Promoter prediction in nannochloropsis based on densely connected convolutional neural networks

Methods. 2022 Aug:204:38-46. doi: 10.1016/j.ymeth.2022.03.017. Epub 2022 Mar 31.

Abstract

Promoter is a key DNA element located near the transcription start site, which regulates gene transcription by binding RNA polymerase. Thus, the identification of promoters is an important research field in synthetic biology. Nannochloropsis is an important unicellular industrial oleaginous microalgae, and at present, some studies have identified some promoters with specific functions by biological methods in Nannochloropsis, whereas few studies used computational methods. Here, we propose a method called DNPPro (DenseNet-Predict-Promoter) based on densely connected convolutional neural networks to predict the promoter of Nannochloropsis.
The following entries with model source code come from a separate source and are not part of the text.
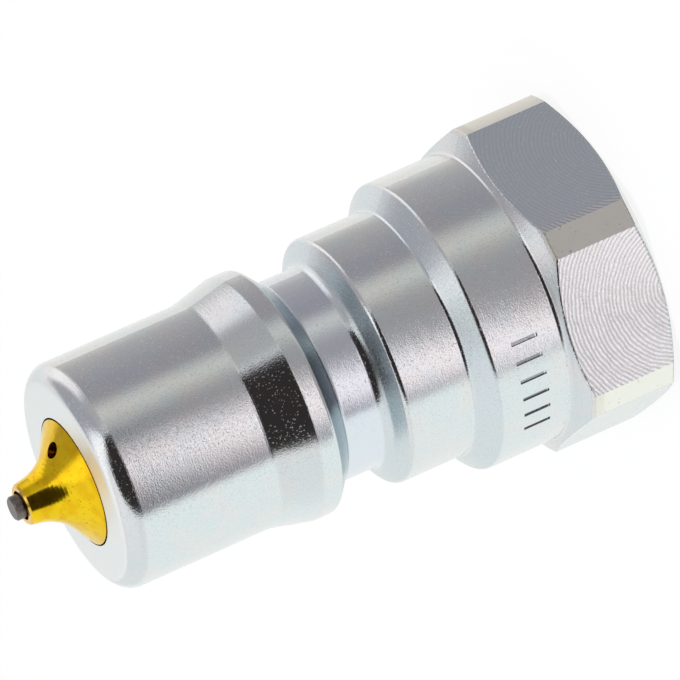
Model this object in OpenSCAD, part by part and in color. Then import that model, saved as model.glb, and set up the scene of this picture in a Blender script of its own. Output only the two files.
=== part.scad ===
// Male half (nipple) of a poppet quick coupling, female pipe thread at the hexagon end.
// Stands on its hexagon, +Z runs up the axis to the nose, origin at the centre of the rear face.
// Millimetres.

/* [Body outside] */
// Length of the steel body, rear face to nose face
body_length = 35; // [33:0.5:38]
// Diameter of the nose that enters the socket
nose_d = 14.2; // [14:0.1:14.8]
// Rounding of the nose's front edge
nose_round = 1.2; // [0.8:0.05:1.4]
// Distance from the nose face to the start of the ramp
nose_length = 9.75; // [9:0.05:10.2]
// Diameter of the ridge at the top of the ramp
ridge_d = 15.5; // [15.2:0.1:15.8]
// Length of the ramp
ramp_length = 2.65; // [2.2:0.05:2.8]
// Rounding of the ramp's foot
ramp_round = 1.5; // [0.8:0.1:2]
// Length of the ridge's crest
crest_length = 1.15; // [0.8:0.05:1.5]
// Rounding of the ridge's edges
ridge_round = 0.35; // [0.2:0.05:0.5]
// Diameter of the locking groove's floor
groove_d = 12.7; // [12.4:0.1:13]
// Length of the sloping flank between ridge and groove floor
groove_flank = 1.2; // [0.8:0.1:1.4]
// Length of the locking groove, from the flank's foot to the front collar's edge
groove_length = 3.45; // [3.2:0.05:3.8]
// Fillet where the front collar's face meets the groove's floor
groove_fillet = 0.8; // [0.5:0.1:1.1]
// Diameter of the front collar
collar_d = 15.6; // [15.2:0.1:16]
// Length of the front collar, from its edge to the rear collar's edge
collar_length = 5.3; // [4.8:0.05:5.8]
// Steepness of the front collar's face against the axis
collar_face = 62; // [55:1:68]
// Diameter of the rear collar
band_d = 18.3; // [18:0.1:18.8]
// Length of the rear collar, from its edge to the hexagon
band_length = 4.7; // [4.4:0.05:5.4]
// Steepness of the rear collar's face against the axis
band_face = 53; // [48:1:60]
// Rounding of both collars' front edges
edge_round = 0.32; // [0.2:0.02:0.4]
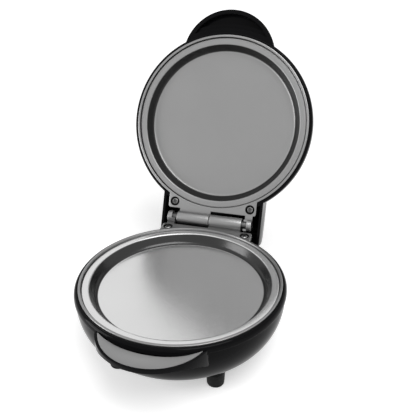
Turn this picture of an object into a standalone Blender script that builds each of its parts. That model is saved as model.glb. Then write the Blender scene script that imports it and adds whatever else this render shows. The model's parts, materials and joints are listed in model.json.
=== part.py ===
"""Round countertop sandwich maker: two dished plates in hinged housings, lid standing open.

The base is modelled about the centre of its silver ring's top plane, z up. The lid is modelled
the same way, about the centre of its own ring, z away from the food, and then hung on the hinge.
"""
import math

import bmesh
import bpy
from mathutils import Matrix, Vector

MM = 0.001

# Shared
SEAT_GAP = 0.3 * MM            # left between pieces that rest on each other
OVERRUN = 2.0 * MM             # how far a cut runs past the face it opens
ROUND_STEPS = 48               # sides of the large turned shapes
MIDDLE_STEPS = 20              # sides of knuckles, spouts and bosses
SMALL_STEPS = 16               # sides of bores and feet
SCREW_STEPS = 10               # sides of screws and their holes
SMOOTH_ANGLE = math.radians(32)
ROUND_SHARE = 0.5              # bevel shape of a circular round

# Whole object
BODY_RADIUS = 66.0 * MM        # widest, at the black collar
OPEN_ANGLE = math.radians(114.9)

# Cooking plate, cast aluminium
PLATE_DROP = 1.45 * MM         # rim band below the ring's top
WELL_DEPTH = 6.45 * MM
BAND_WIDTH = 4.45 * MM
WELL_SLOPE_WIDTH = 3.55 * MM
PLATE_RIM_THICK = 2.0 * MM
PLATE_THICK = 2.6 * MM
PLATE_FILLET = 0.9 * MM
PLATE_SKIRT_OUT = 1.8 * MM     # underside's upper corner beyond the well's top
PLATE_BACK_OUT = 2.5 * MM      # underside's lower corner beyond the well's floor
POST_RADIUS = 3.5 * MM
POST_GAP = 10.0 * MM           # between the thermostat's hole and a post
POST_COUNT = 3
POST_START_ANGLE = math.radians(30)

# Silver ring with its ear and hinge knuckles
RING_GAP = 0.5 * MM            # dark line between plate and ring
RING_WIDTH = 1.6 * MM
RING_ROUND = 0.4 * MM
LEDGE_THICK = 1.2 * MM
LEDGE_REACH = 2.1 * MM
EAR_HALF_WIDTH = 32.8 * MM
EAR_TO_AXIS = 6.4 * MM         # ear's back edge to the hinge axis
EAR_THICK = 2.5 * MM
EAR_CORNER = 2.0 * MM
EAR_SCREW_SIDE = 4.6 * MM      # in from the ear's side
EAR_SCREW_BACK = 4.8 * MM      # in from the ear's back edge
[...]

First, we collected promoter sequences from six Nannochloropsis strains and removed 80% similarity using CD-HIT for each strain to yield a reliable set of positive datasets. Then, in order to construct a robust classifier, within-group scrambling method was used to generate negative dataset which overcomes the limitation of randomly selecting a non-promoter region from the same genome as a negative sample. Finally, we constructed a densely connected convolutional neural network, with the sequence one-hot encoding as the input. Compared with commonly used sequence processing methods, DNPPro can extract long sequence features to a greater extent. The cross-strain experiment on independent dataset verifies the generalization of our method. At the same time, T-SNE visualization analysis shows that our method can effectively distinguish promoters from non-promoters.

Keywords: Deep learning; Densely connected convolutional neural networks; Nannochloropsis; Promoter; Within-group scrambling.

Publication types

  • Research Support, Non-U.S. Gov't

MeSH terms

  • Neural Networks, Computer*
  • Promoter Regions, Genetic
  • Synthetic Biology*